A database filled with engine games is nothing for you to worry about because you'll make a move that's not in the database relatively quickly.  It's simply not possible to have a db with made up of engine games that contain moves that "humans are likely to make".  They don't make moves like that.  They make engine moves.  People make human moves and soon as you make a move that an engine didn't play in one of those games, guess what?  The database game is no longer a valid reference point. 


Exactly. I couldn't have put it into words any better.

The ability to compute massive amounts of information quickly without being able to apply logic will lose to the entity able to apply logic and calcualte slower almost always, with the exception of when the entity produces errors. Therefore, the person HAS the ability to destroy the computer almost always and not the other way around.

Modern databases, relational or not, are capeable of hosting BILLIONS of rows of information, not just millions. Also, if you know what you're doing with them you can construct a useable database with billions of rows of information on chess games and variations from multiple sorces in a matter of a day or two. This includes games played by novice players, grand masters, and engines/computers. To take it a step further you could construct advanced engines that can actually identify the kind of opponent they are playing be it a human or computer and respond with moves accordingly. I am willing to bet that such an idea has yet to be perfected but attempts have been made and that in the near future such an idea will be in implementation ..... which could mean horrible news most chess players and will present a new challenge to the best players of the game.

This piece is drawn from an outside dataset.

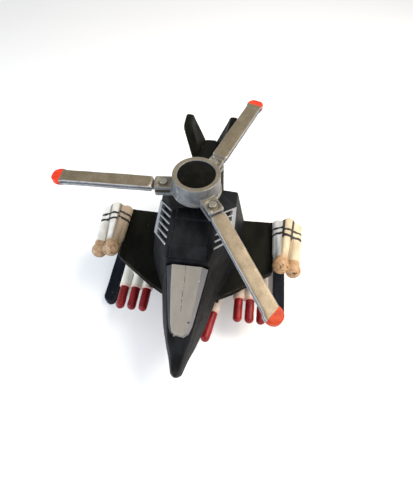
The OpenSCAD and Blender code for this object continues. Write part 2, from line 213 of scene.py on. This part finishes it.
BAND_BLACK = (0.006, 0.004, 0.005)
NOSE_NICK = (0.06, 0.03, 0.015)
BLEED_PINK = (0.55, 0.22, 0.18)
CREASE_SHADE = (0.12, 0.10, 0.08)
SPECK_GRIME = (0.10, 0.08, 0.06)
RED_TONES = ((0.12, 0.004, 0.006), (0.26, 0.010, 0.014))
RUBBED_RED = (0.07, 0.01, 0.01)

# The scratch along the canopy fades out in front between these two values of y.
SCRATCH_X_MM = -0.75
SCRATCH_HALF_WIDTH_MM = 0.11
SCRATCH_FRONT_MM = (-36.5, -35.5)
# The nick in the canopy's paint: its middle and half its size, across and along.
NICK_MIDDLE_MM = (2.5, -38.8)
NICK_HALF_SIZE_MM = (0.3, 0.25)
# The two bands painted round each barrel, measured behind its nose.
BAND_CENTRES_MM = (12.5, 15.1)
BAND_HALF_WIDTH_MM = 0.5


def black_plastic(name, dark, light, edge, gloss=0.08):
    """Satin black plastic with lighter sharp edges, partly rubbed paint and partly painted edge highlights, fine
    grain and a few pale chips.
    """
    s = Shader(name)
    tone = s.mix(s.step(s.noise(0.22, stretch=(1, 0.4, 1)), 0.35, 0.7), dark, light)
    # Sharp edges turn lighter: partly rubbed paint, partly painted edge highlights.
    rubbed = s.times(s.step(s.sharpness(), 0.515, 0.57), s.step(s.noise(0.5), 0.35, 0.65))
    tone = s.cover(tone, edge, rubbed, 0.6)
    chips = s.times(s.step(s.noise(0.9, detail=2), 0.735, 0.76), s.step(s.noise(0.16), 0.45, 0.6))
    tone = s.cover(tone, CHIP_GREY, chips, 0.7)
    s.bump(s.noise(3.5, detail=4), 0.05)
    s.bump(s.noise(0.35), 0.25, 0.5)
    return s.finish(tone, roughness_between(s, 0.42, 0.68, 0.7), specular=gloss)


def canopy_paint():
    """Silver-grey paint on the top and right facets, with painted shade on the right facet, painted highlights on
    sharp edges and a worn dashed scratch along the middle.
    """
    s = Shader("canopy_silver")
    tone = s.mix(s.noise(0.35, stretch=(1.4, 0.5, 1)), *CANOPY_TONES)
    # Painted shade: the right facet is made darker and bluer.
    right_facet_shade = s.step(s.facing("X"), 0.2, 0.4)
    tone = s.cover(tone, CANOPY_RIGHT_FACET_SHADE, right_facet_shade, 0.85)
    # Painted highlight: sharp edges are made lighter.
    edges = s.step(s.sharpness(), 0.515, 0.55)
    tone = s.cover(tone, CANOPY_EDGE_HIGHLIGHT, edges, 0.75)
    specks = s.step(s.noise(2.4, detail=2), 0.66, 0.74)
    tone = s.cover(tone, CANOPY_SPECK, specks, 0.35)
    across = s.math("SUBTRACT", s.coordinate("X"), s.times(s.noise(0.3), 0.9))
    line = s.near(across, SCRATCH_X_MM, SCRATCH_HALF_WIDTH_MM)
    dashes = s.step(s.noise(1.1, stretch=(0.3, 1, 0.3)), 0.40, 0.50)
    back_half = s.step(s.coordinate("Y"), *SCRATCH_FRONT_MM)
    line = s.times(s.times(line, back_half), s.times(dashes, 0.8))
    tone = s.mix(line, tone, SCRATCH_BROWN)
    nick = s.times(*(
        s.near(s.coordinate(axis), middle, half)
        for axis, middle, half in zip("XY", NICK_MIDDLE_MM, NICK_HALF_SIZE_MM)))
    tone = s.mix(nick, tone, NICK_BLACK)
    leftward = s.math("ADD", s.times(s.facing("X"), -1), s.times(s.noise(1.2), 0.1))
    bare = s.step(leftward, 0.42, 0.5)
    tone = s.mix(bare, tone, UNPAINTED_BLACK)
    s.bump(s.noise(2.5, detail=4), 0.05)
    return s.finish(tone, roughness_between(s, 0.36, 0.5, 0.8), metallic=0.35, specular=0.5)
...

After all of this evolves an unbeatable chess entity will emerge. The technology of today and especially of the future will be easily able to manage EVERY move and will be able to execute known tactics in given situations. People and engines alike will only be able to tie such an invention when they play games perfectly!

ozzie_c_cobblepot

Regarding GM Hort's statement, is this not what people said about calculators? Is this perhaps an aversion to technology?

Admittedly, this is exactly how I feel about the GPS. I enjoy remembering how to get somewhere, I may stop to ask a gas station, I may look at a map. But having the GPS would just turn my brain to slush.